>> START

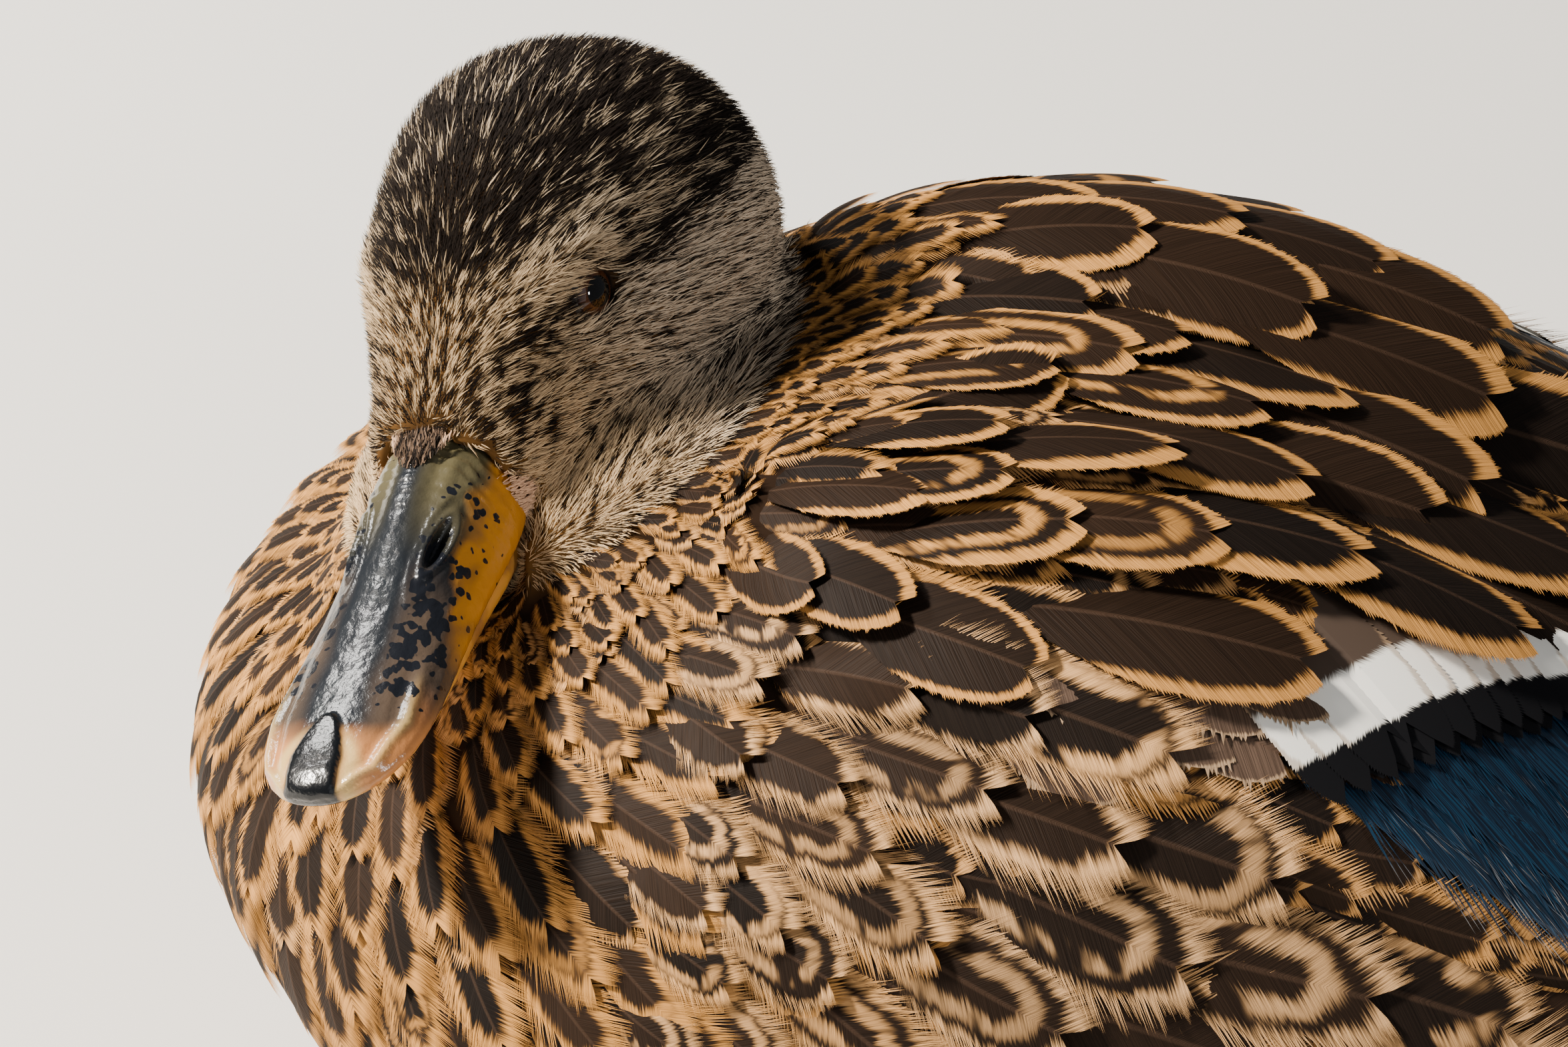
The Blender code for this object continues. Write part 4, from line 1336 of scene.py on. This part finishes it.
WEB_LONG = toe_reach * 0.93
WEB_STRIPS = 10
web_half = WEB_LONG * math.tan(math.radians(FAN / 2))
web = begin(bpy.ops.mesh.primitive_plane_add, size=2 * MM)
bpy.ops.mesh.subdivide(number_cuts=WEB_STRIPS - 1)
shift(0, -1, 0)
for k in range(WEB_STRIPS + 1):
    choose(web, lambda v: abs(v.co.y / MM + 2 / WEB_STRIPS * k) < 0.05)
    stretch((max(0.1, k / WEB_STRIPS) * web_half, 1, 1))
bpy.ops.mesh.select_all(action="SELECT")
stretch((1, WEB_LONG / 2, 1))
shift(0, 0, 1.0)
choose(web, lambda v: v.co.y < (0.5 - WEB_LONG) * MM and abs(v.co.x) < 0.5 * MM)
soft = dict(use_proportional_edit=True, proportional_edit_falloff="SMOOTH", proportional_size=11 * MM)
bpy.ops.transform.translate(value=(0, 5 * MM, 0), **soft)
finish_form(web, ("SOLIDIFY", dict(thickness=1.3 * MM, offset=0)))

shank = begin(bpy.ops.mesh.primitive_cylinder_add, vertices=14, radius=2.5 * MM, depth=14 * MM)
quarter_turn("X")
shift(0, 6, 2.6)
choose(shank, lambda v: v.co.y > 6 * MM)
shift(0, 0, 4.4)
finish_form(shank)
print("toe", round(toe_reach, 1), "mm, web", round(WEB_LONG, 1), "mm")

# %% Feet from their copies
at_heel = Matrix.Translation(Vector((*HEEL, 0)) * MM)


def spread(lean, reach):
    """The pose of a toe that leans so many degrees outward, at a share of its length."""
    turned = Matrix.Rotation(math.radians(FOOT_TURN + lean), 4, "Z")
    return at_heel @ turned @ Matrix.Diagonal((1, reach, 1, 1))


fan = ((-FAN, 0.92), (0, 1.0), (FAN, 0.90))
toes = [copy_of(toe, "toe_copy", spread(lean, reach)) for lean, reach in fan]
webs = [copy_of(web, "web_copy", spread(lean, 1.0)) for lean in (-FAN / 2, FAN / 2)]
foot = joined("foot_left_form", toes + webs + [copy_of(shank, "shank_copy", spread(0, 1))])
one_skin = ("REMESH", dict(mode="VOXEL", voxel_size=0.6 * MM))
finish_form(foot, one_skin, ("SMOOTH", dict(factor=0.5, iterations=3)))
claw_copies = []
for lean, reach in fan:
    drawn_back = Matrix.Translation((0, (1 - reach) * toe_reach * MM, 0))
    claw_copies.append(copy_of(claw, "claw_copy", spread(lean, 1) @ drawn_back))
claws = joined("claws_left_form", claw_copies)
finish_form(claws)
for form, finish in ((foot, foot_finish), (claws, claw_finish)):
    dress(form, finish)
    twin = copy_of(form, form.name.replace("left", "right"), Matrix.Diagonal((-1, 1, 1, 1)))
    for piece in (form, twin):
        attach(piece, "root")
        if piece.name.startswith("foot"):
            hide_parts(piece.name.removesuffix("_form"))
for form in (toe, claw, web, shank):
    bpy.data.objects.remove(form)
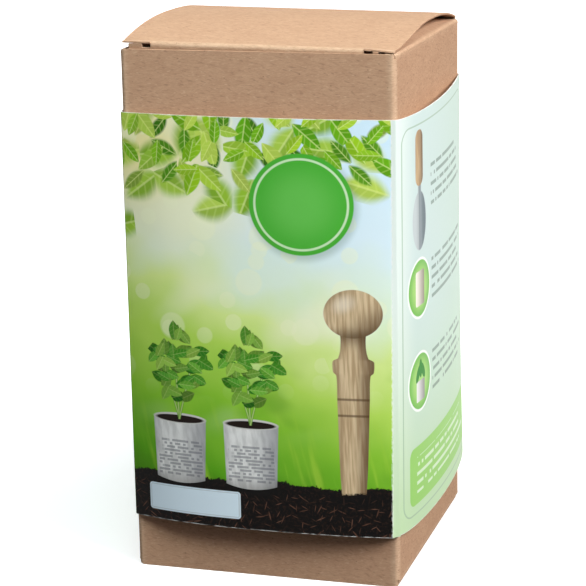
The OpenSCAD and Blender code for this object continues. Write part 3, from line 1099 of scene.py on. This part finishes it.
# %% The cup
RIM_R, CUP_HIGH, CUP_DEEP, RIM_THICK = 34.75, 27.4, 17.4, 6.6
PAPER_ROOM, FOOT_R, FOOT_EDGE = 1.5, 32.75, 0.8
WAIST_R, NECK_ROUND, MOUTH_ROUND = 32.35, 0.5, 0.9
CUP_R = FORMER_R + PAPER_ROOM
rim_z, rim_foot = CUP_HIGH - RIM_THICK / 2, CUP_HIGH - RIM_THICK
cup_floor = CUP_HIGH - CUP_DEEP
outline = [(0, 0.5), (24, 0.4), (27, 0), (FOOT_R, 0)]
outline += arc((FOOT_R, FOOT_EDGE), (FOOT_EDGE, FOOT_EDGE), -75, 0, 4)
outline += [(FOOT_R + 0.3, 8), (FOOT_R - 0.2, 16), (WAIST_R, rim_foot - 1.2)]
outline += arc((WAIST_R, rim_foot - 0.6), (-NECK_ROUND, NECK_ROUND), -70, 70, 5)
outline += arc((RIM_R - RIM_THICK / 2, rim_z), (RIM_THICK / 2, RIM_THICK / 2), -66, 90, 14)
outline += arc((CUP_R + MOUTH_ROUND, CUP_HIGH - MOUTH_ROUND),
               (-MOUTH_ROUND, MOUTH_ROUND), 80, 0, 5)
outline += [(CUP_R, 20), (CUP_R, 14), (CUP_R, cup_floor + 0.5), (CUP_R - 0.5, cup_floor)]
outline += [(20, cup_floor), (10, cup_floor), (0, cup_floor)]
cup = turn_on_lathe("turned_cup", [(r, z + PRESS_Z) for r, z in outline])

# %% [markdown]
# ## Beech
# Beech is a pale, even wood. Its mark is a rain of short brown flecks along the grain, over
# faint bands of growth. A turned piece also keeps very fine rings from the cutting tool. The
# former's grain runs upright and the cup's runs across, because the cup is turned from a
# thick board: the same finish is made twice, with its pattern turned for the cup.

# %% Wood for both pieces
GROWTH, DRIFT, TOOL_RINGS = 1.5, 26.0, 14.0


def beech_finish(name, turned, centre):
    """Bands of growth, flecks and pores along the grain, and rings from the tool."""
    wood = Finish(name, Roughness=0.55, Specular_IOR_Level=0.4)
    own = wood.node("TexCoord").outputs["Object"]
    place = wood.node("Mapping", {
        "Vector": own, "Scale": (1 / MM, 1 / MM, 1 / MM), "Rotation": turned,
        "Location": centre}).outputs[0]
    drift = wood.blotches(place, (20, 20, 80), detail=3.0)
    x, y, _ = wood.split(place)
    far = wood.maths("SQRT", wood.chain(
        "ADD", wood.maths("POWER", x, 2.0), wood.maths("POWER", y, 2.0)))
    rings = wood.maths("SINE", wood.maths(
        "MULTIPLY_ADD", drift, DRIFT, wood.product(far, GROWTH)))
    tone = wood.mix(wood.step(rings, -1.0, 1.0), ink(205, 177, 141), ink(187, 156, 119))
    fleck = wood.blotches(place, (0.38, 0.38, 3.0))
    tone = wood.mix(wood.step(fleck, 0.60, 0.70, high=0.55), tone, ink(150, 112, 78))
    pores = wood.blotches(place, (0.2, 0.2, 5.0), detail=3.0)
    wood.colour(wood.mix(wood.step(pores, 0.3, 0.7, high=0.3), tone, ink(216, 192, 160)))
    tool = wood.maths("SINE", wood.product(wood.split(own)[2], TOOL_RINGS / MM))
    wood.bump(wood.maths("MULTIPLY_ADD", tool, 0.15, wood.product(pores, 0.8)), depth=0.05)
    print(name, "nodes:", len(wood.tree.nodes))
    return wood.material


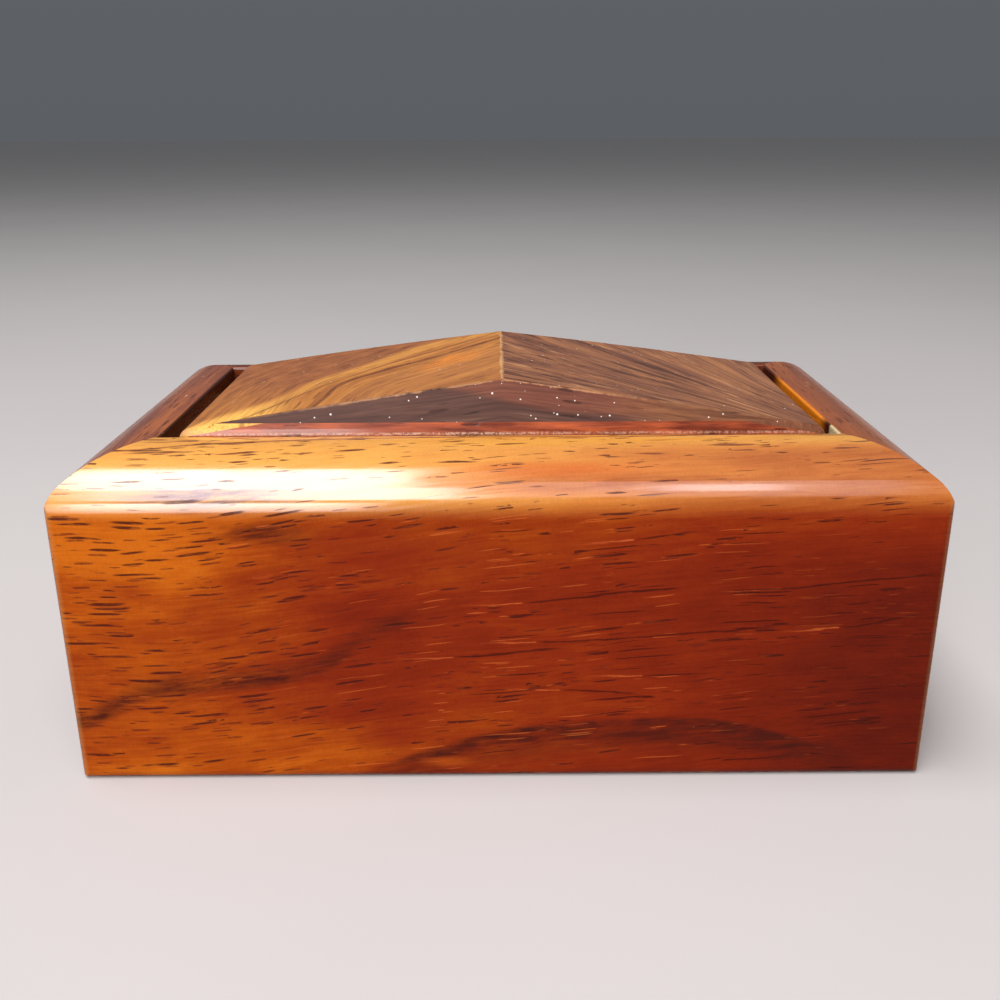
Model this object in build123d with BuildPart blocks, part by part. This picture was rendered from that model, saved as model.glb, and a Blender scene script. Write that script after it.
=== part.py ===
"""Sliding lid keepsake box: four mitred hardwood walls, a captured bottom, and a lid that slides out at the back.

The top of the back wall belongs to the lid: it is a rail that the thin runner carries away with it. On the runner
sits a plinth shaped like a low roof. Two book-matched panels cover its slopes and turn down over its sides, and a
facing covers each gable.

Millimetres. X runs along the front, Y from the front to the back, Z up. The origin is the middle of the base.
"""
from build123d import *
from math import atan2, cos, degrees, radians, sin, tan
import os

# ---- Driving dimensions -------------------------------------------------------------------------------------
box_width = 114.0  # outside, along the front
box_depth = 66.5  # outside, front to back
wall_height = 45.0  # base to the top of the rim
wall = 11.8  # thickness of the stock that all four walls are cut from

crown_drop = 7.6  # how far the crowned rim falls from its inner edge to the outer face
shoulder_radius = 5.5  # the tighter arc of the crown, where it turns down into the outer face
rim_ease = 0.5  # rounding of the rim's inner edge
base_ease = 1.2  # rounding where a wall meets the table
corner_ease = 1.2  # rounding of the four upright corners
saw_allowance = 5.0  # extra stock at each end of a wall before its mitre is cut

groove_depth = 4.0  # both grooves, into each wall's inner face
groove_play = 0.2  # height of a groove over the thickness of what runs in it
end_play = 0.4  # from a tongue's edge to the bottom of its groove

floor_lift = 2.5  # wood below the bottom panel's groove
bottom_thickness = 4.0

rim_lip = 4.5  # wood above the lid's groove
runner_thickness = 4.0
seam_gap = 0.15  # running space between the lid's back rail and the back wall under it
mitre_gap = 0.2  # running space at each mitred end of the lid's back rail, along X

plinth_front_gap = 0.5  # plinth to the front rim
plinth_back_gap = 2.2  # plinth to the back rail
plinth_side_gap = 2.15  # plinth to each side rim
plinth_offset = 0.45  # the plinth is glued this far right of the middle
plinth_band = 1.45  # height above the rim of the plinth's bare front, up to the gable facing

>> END

• _PROBLEM STATEMENT_
From the opening line of the data above through the line that contains "dict(thickness=1.3 * MM, offset=0)))", please print each line as it stands and only those lines.

• _FULL OUTPUT_
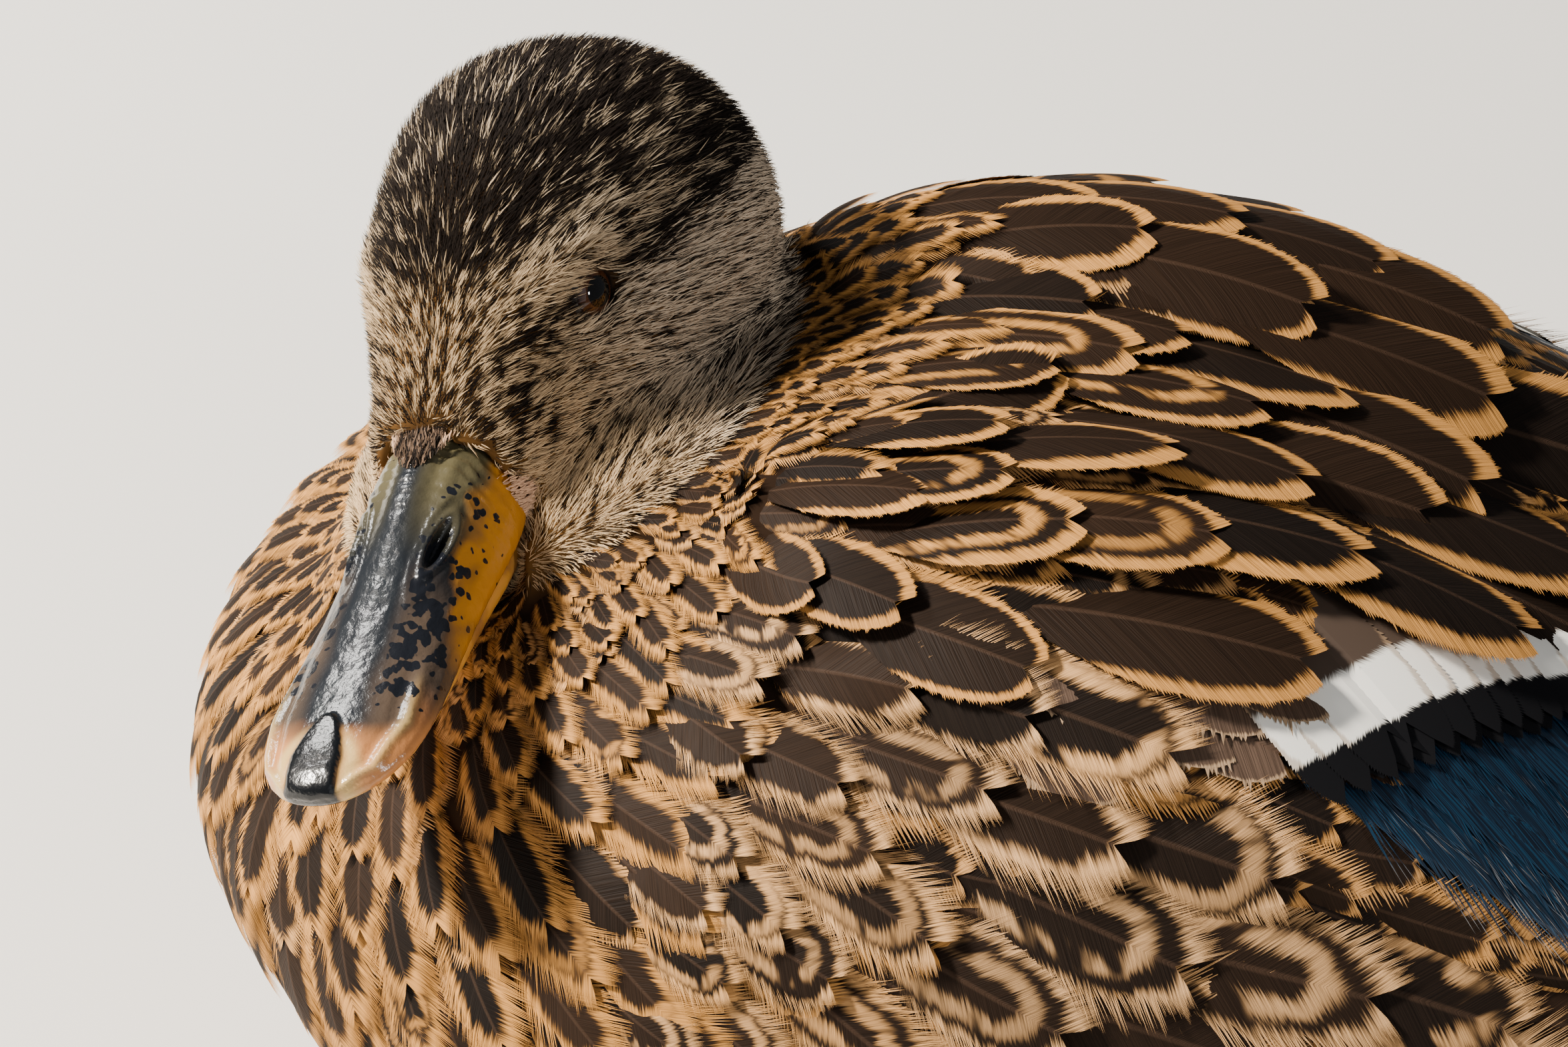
The Blender code for this object continues. Write part 4, from line 1336 of scene.py on. This part finishes it.
WEB_LONG = toe_reach * 0.93
WEB_STRIPS = 10
web_half = WEB_LONG * math.tan(math.radians(FAN / 2))
web = begin(bpy.ops.mesh.primitive_plane_add, size=2 * MM)
bpy.ops.mesh.subdivide(number_cuts=WEB_STRIPS - 1)
shift(0, -1, 0)
for k in range(WEB_STRIPS + 1):
    choose(web, lambda v: abs(v.co.y / MM + 2 / WEB_STRIPS * k) < 0.05)
    stretch((max(0.1, k / WEB_STRIPS) * web_half, 1, 1))
bpy.ops.mesh.select_all(action="SELECT")
stretch((1, WEB_LONG / 2, 1))
shift(0, 0, 1.0)
choose(web, lambda v: v.co.y < (0.5 - WEB_LONG) * MM and abs(v.co.x) < 0.5 * MM)
soft = dict(use_proportional_edit=True, proportional_edit_falloff="SMOOTH", proportional_size=11 * MM)
bpy.ops.transform.translate(value=(0, 5 * MM, 0), **soft)
finish_form(web, ("SOLIDIFY", dict(thickness=1.3 * MM, offset=0)))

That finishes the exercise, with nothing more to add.